Height, weight key indicators of aggressive prostate cancer risk, study shows

Height, weight key indicators of aggressive prostate cancer risk, study shows

Studies have shown a man’s height or weight can affect his risk of getting prostate cancer. New research takes it a step further, suggesting those factors can influence the chances of being diagnosed with an aggressive form of the cancer. A study conducted at Oxford University in England suggests the larger the man, the greater his risk of getting and dying from high-grade prostate cancer.

Researchers examined data from nearly 142,000 men in eight European countries who took part in a major study of cancer and nutrition. More than 7,000 of the men developed prostate cancer during the 14-year follow-up period. Of those, nearly 1,400 had advanced-stage cancer and 934 died from the disease. The study showed a 21 percent higher risk of prostate cancer with every four-inch increase of height and a 13 percent higher risk of aggressive cancer with every four-inch increase of waist circumference.
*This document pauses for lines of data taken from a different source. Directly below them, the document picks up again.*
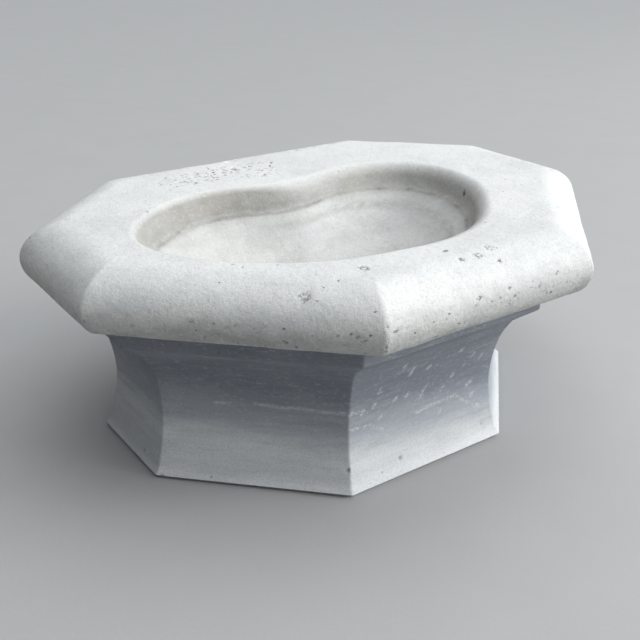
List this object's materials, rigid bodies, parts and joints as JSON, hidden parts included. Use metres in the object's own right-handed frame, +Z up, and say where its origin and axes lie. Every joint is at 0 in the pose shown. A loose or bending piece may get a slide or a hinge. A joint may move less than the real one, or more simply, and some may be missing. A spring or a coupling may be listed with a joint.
{
  "type": "baptismal font",
  "caption": "Octagonal stone font head with a rounded pale rim, a kidney-shaped bowl, a coved grey body, a brass waste and a lift-out plug.",
  "frame": {"origin": "middle of the overall box, on the flat underside that the font stands on", "axes": "+Z up; X along the length of the octagon; -Y towards the front, where the octagon's shorter long side is, and +Y towards the back, where the bowl's lip bulges inwards"},
  "size_m": [0.44, 0.339, 0.166],
  "materials": {
    "white_marble": "matte",
    "grey_marble": "satin",
    "lime_mortar": "matte",
    "dowel_bronze": "matte",
    "lead": "matte",
    "aged_brass": "satin",
    "putty": "matte",
    "rubber": "matte"
  },
  "bodies": {
    "font": {"basin_stone": "white_marble", "body_stone": "grey_marble", "bed_mortar": "lime_mortar", "dowels": "dowel_bronze", "dowel_lead": "lead", "waste": "aged_brass", "waste_putty": "putty", "waste_washer": "rubber", "waste_backnut": "aged_brass"},
    "plug": {"plug": "aged_brass", "plug_seal": "rubber", "plug_nut": "aged_brass"}
  },
  "joints": [
    {"name": "plug_lift", "type": "slide", "parent": "font", "child": "plug", "axis": [0, 0, 1], "range_m": [0, 0.04]}
  ]
}
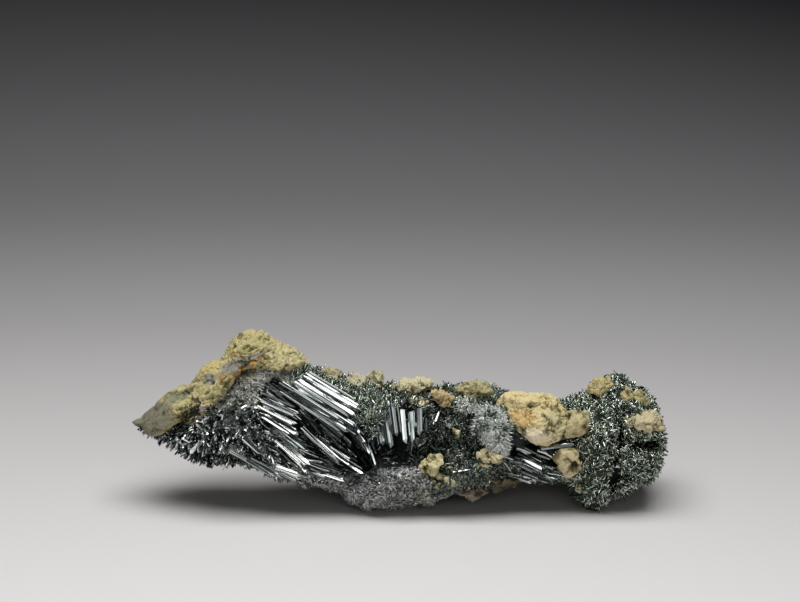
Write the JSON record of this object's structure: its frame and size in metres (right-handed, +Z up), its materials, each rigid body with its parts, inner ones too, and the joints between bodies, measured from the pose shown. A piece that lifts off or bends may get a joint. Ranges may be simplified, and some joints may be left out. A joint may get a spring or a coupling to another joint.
{
  "type": "stibnite crystal specimen",
  "caption": "Elongated spray of metallic grey stibnite blades and needles on yellow clay matrix, raised at one end and resting on its belly.",
  "frame": {"origin": "on the flat rest patch under the belly, about midway along the specimen", "axes": "+X along the specimen from the pointed rock tip to the needle-covered knob, +Z up, -Y the display side"},
  "size_m": [0.1202, 0.0348, 0.038],
  "materials": {
    "stibnite": "lead-grey metallic crystals, striated and bright on their long faces",
    "clay_matrix": "rough, dull, olive-yellow to cream clay-altered rock with ochre stain"
  },
  "bodies": {
    "root": {"stibnite_mass": "stibnite", "matrix_peak": "clay_matrix", "large_lump": "clay_matrix", "lump_lobe": "clay_matrix", "lump_wedge": "clay_matrix", "knob_crown": "clay_matrix", "knob_cap": "clay_matrix", "knob_cap_side": "clay_matrix", "knob_shelf": "clay_matrix", "ridge_lump_1": "clay_matrix", "ridge_lump_2": "clay_matrix", "ridge_lump_3": "clay_matrix", "ridge_lump_4": "clay_matrix", "ridge_lump_5": "clay_matrix", "ridge_lump_6": "clay_matrix", "front_nugget": "clay_matrix", "front_shell": "clay_matrix", "front_shell_foot": "clay_matrix", "stained_lump": "clay_matrix", "belly_lump": "clay_matrix", "back_lump_1": "clay_matrix", "back_lump_2": "clay_matrix"}
  },
  "joints": []
}
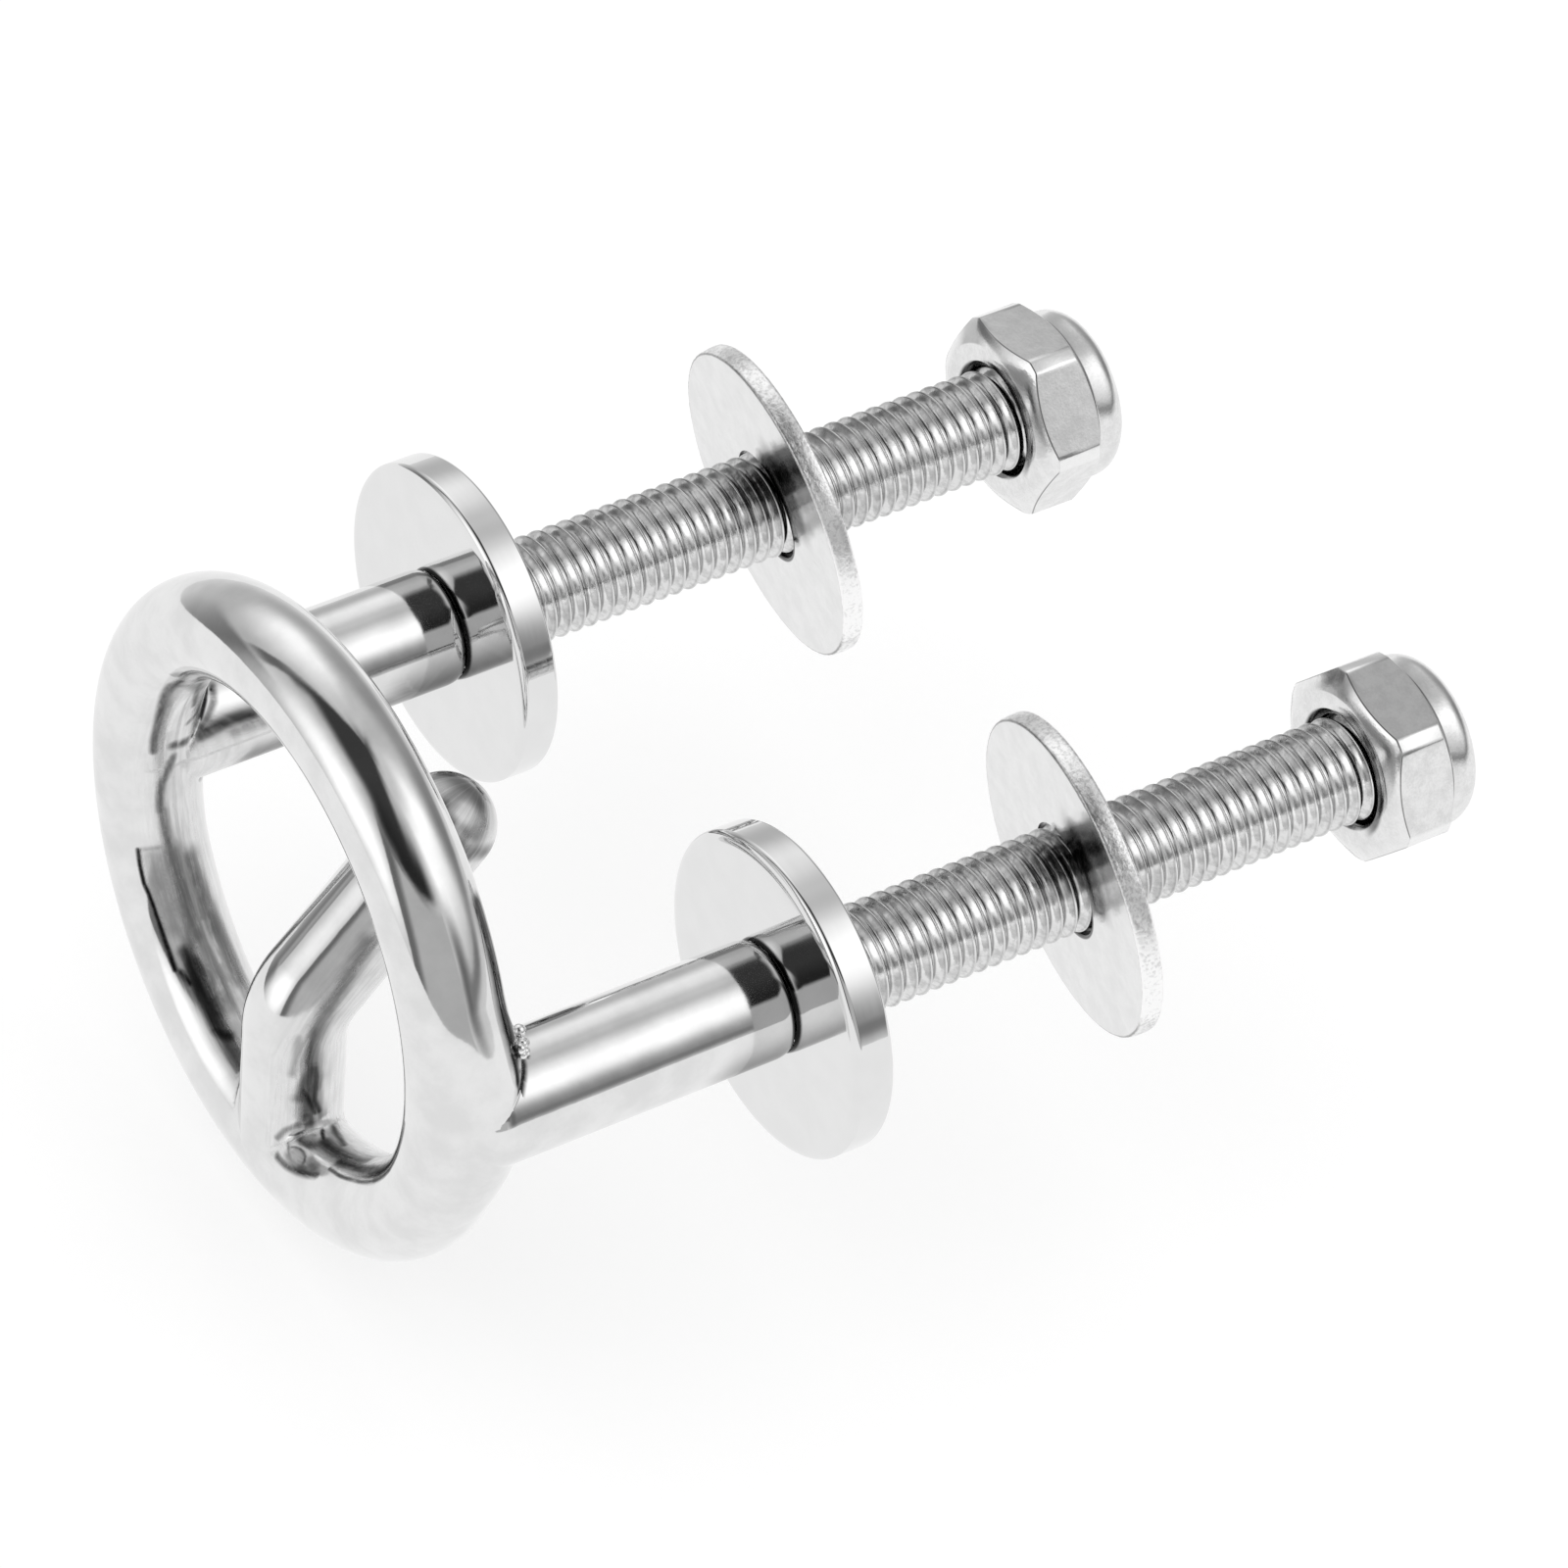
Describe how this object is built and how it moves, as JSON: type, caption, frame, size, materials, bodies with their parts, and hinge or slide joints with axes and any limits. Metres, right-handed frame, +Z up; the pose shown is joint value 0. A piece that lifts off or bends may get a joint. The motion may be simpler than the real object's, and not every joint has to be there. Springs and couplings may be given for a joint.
{
  "type": "water ski hook",
  "caption": "Transom tow hook: round bar ring with a bent hook bar inside it, on two threaded studs with cover washers, backing washers and lock nuts.",
  "frame": {"origin": "midway between the two stud axes, on the transom's outer face where the cover washers seat", "axes": "+X from the left stud to the right stud, +Y along the studs from the ring to the nuts, +Z up as installed, so the hook bar opens upwards"},
  "size_m": [0.0844, 0.105, 0.0622],
  "materials": {
    "polished_steel": "mirror-polished stainless steel, ground satin where the hook bar meets the ring",
    "cover_steel": "polished stainless steel",
    "washer_steel": "punched and tumbled stainless steel, satin",
    "nut_steel": "cold-formed stainless steel, satin flats and bright collar",
    "nylon": "moulded nylon, off-white"
  },
  "bodies": {
    "root": {"tow_hook": "polished_steel", "cover_washer_left": "cover_steel", "backing_washer_left": "washer_steel", "lock_nut_left": "nut_steel", "nylon_insert_left": "nylon", "cover_washer_right": "cover_steel", "backing_washer_right": "washer_steel", "lock_nut_right": "nut_steel", "nylon_insert_right": "nylon"}
  },
  "joints": []
}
The researchers stressed height alone does not determine a man’s risk of prostate cancer, but height plus a greater body-mass index were shown to predict the risk of developing aggressive prostate cancer.

Among the theories proposed are that obesity can affect hormones in a way that promotes prostate cancer. Also, the researchers said it can be hard to detect prostate cancer early in obese men because of the difficulties of doing a digital rectal exam. If a man has a large prostate already, a physician might miss signs of trouble.

So, what’s a big guy to do? While men can’t do much to reduce their height, they can drop some weight. And big fellows should talk to their doctor about being screened regularly and more closely for signs of cancer.